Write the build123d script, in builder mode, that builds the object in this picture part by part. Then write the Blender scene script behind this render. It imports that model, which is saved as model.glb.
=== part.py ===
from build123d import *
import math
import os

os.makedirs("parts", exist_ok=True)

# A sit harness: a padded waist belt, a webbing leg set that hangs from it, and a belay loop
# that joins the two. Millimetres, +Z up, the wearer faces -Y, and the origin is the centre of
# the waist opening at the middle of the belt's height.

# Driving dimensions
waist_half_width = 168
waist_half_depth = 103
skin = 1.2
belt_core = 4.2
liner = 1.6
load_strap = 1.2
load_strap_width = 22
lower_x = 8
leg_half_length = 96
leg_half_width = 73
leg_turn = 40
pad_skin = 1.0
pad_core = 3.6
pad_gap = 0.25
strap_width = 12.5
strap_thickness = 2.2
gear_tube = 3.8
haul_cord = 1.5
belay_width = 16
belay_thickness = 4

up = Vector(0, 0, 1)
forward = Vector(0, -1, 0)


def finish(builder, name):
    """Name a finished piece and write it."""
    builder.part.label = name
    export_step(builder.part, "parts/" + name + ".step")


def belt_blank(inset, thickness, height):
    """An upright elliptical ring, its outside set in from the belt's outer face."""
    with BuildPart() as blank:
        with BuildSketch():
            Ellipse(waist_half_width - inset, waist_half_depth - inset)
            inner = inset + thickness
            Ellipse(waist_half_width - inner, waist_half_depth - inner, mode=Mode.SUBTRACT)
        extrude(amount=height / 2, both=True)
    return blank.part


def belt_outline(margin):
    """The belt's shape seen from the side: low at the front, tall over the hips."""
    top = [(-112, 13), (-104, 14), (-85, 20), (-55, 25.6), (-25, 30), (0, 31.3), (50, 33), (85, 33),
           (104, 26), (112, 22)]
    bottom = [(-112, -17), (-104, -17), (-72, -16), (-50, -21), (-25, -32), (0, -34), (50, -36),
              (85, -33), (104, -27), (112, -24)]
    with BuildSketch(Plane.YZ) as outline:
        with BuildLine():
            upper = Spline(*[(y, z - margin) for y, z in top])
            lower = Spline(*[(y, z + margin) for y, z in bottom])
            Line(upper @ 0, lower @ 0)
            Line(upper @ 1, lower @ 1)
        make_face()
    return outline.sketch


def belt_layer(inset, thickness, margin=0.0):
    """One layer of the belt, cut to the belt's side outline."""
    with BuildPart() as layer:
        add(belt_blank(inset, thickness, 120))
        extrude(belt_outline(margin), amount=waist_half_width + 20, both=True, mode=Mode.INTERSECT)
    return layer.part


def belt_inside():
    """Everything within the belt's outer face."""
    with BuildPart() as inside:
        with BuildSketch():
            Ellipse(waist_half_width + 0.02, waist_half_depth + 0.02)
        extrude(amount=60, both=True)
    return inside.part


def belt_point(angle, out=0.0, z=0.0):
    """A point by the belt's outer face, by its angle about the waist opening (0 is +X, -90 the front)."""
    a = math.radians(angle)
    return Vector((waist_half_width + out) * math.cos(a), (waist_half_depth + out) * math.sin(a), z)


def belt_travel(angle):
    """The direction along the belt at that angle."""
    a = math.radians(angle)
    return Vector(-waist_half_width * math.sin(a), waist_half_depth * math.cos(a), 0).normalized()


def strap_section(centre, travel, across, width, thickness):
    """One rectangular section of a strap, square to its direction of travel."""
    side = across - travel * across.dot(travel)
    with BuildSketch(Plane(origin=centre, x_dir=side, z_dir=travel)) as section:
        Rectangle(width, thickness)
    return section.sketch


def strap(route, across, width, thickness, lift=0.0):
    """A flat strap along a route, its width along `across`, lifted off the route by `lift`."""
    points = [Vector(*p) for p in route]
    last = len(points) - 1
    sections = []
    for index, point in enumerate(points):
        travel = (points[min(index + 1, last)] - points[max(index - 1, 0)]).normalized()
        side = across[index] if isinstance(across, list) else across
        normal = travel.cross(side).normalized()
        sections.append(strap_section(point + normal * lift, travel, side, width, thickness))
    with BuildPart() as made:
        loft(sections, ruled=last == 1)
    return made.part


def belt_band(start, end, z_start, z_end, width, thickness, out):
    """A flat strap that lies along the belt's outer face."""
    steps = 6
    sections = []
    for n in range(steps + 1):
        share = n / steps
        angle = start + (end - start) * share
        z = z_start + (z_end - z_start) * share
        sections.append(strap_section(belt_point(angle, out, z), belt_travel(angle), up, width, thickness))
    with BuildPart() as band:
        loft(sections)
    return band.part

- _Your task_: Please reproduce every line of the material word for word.

- _Solution to this task_:
Write the build123d script, in builder mode, that builds the object in this picture part by part. Then write the Blender scene script behind this render. It imports that model, which is saved as model.glb.
=== part.py ===
from build123d import *
import math
import os

os.makedirs("parts", exist_ok=True)

# A sit harness: a padded waist belt, a webbing leg set that hangs from it, and a belay loop
# that joins the two. Millimetres, +Z up, the wearer faces -Y, and the origin is the centre of
# the waist opening at the middle of the belt's height.

# Driving dimensions
waist_half_width = 168
waist_half_depth = 103
skin = 1.2
belt_core = 4.2
liner = 1.6
load_strap = 1.2
load_strap_width = 22
lower_x = 8
leg_half_length = 96
leg_half_width = 73
leg_turn = 40
pad_skin = 1.0
pad_core = 3.6
pad_gap = 0.25
strap_width = 12.5
strap_thickness = 2.2
gear_tube = 3.8
haul_cord = 1.5
belay_width = 16
belay_thickness = 4

up = Vector(0, 0, 1)
forward = Vector(0, -1, 0)


def finish(builder, name):
    """Name a finished piece and write it."""
    builder.part.label = name
    export_step(builder.part, "parts/" + name + ".step")


def belt_blank(inset, thickness, height):
    """An upright elliptical ring, its outside set in from the belt's outer face."""
    with BuildPart() as blank:
        with BuildSketch():
            Ellipse(waist_half_width - inset, waist_half_depth - inset)
            inner = inset + thickness
            Ellipse(waist_half_width - inner, waist_half_depth - inner, mode=Mode.SUBTRACT)
        extrude(amount=height / 2, both=True)
    return blank.part


def belt_outline(margin):
    """The belt's shape seen from the side: low at the front, tall over the hips."""
    top = [(-112, 13), (-104, 14), (-85, 20), (-55, 25.6), (-25, 30), (0, 31.3), (50, 33), (85, 33),
           (104, 26), (112, 22)]
    bottom = [(-112, -17), (-104, -17), (-72, -16), (-50, -21), (-25, -32), (0, -34), (50, -36),
              (85, -33), (104, -27), (112, -24)]
    with BuildSketch(Plane.YZ) as outline:
        with BuildLine():
            upper = Spline(*[(y, z - margin) for y, z in top])
            lower = Spline(*[(y, z + margin) for y, z in bottom])
            Line(upper @ 0, lower @ 0)
            Line(upper @ 1, lower @ 1)
        make_face()
    return outline.sketch


def belt_layer(inset, thickness, margin=0.0):
    """One layer of the belt, cut to the belt's side outline."""
    with BuildPart() as layer:
        add(belt_blank(inset, thickness, 120))
        extrude(belt_outline(margin), amount=waist_half_width + 20, both=True, mode=Mode.INTERSECT)
    return layer.part


def belt_inside():
    """Everything within the belt's outer face."""
    with BuildPart() as inside:
        with BuildSketch():
            Ellipse(waist_half_width + 0.02, waist_half_depth + 0.02)
        extrude(amount=60, both=True)
    return inside.part


def belt_point(angle, out=0.0, z=0.0):
    """A point by the belt's outer face, by its angle about the waist opening (0 is +X, -90 the front)."""
    a = math.radians(angle)
    return Vector((waist_half_width + out) * math.cos(a), (waist_half_depth + out) * math.sin(a), z)


def belt_travel(angle):
    """The direction along the belt at that angle."""
    a = math.radians(angle)
    return Vector(-waist_half_width * math.sin(a), waist_half_depth * math.cos(a), 0).normalized()


def strap_section(centre, travel, across, width, thickness):
    """One rectangular section of a strap, square to its direction of travel."""
    side = across - travel * across.dot(travel)
    with BuildSketch(Plane(origin=centre, x_dir=side, z_dir=travel)) as section:
        Rectangle(width, thickness)
    return section.sketch


def strap(route, across, width, thickness, lift=0.0):
    """A flat strap along a route, its width along `across`, lifted off the route by `lift`."""
    points = [Vector(*p) for p in route]
    last = len(points) - 1
    sections = []
    for index, point in enumerate(points):
        travel = (points[min(index + 1, last)] - points[max(index - 1, 0)]).normalized()
        side = across[index] if isinstance(across, list) else across
        normal = travel.cross(side).normalized()
        sections.append(strap_section(point + normal * lift, travel, side, width, thickness))
    with BuildPart() as made:
        loft(sections, ruled=last == 1)
    return made.part


def belt_band(start, end, z_start, z_end, width, thickness, out):
    """A flat strap that lies along the belt's outer face."""
    steps = 6
    sections = []
    for n in range(steps + 1):
        share = n / steps
        angle = start + (end - start) * share
        z = z_start + (z_end - z_start) * share
        sections.append(strap_section(belt_point(angle, out, z), belt_travel(angle), up, width, thickness))
    with BuildPart() as band:
        loft(sections)
    return band.part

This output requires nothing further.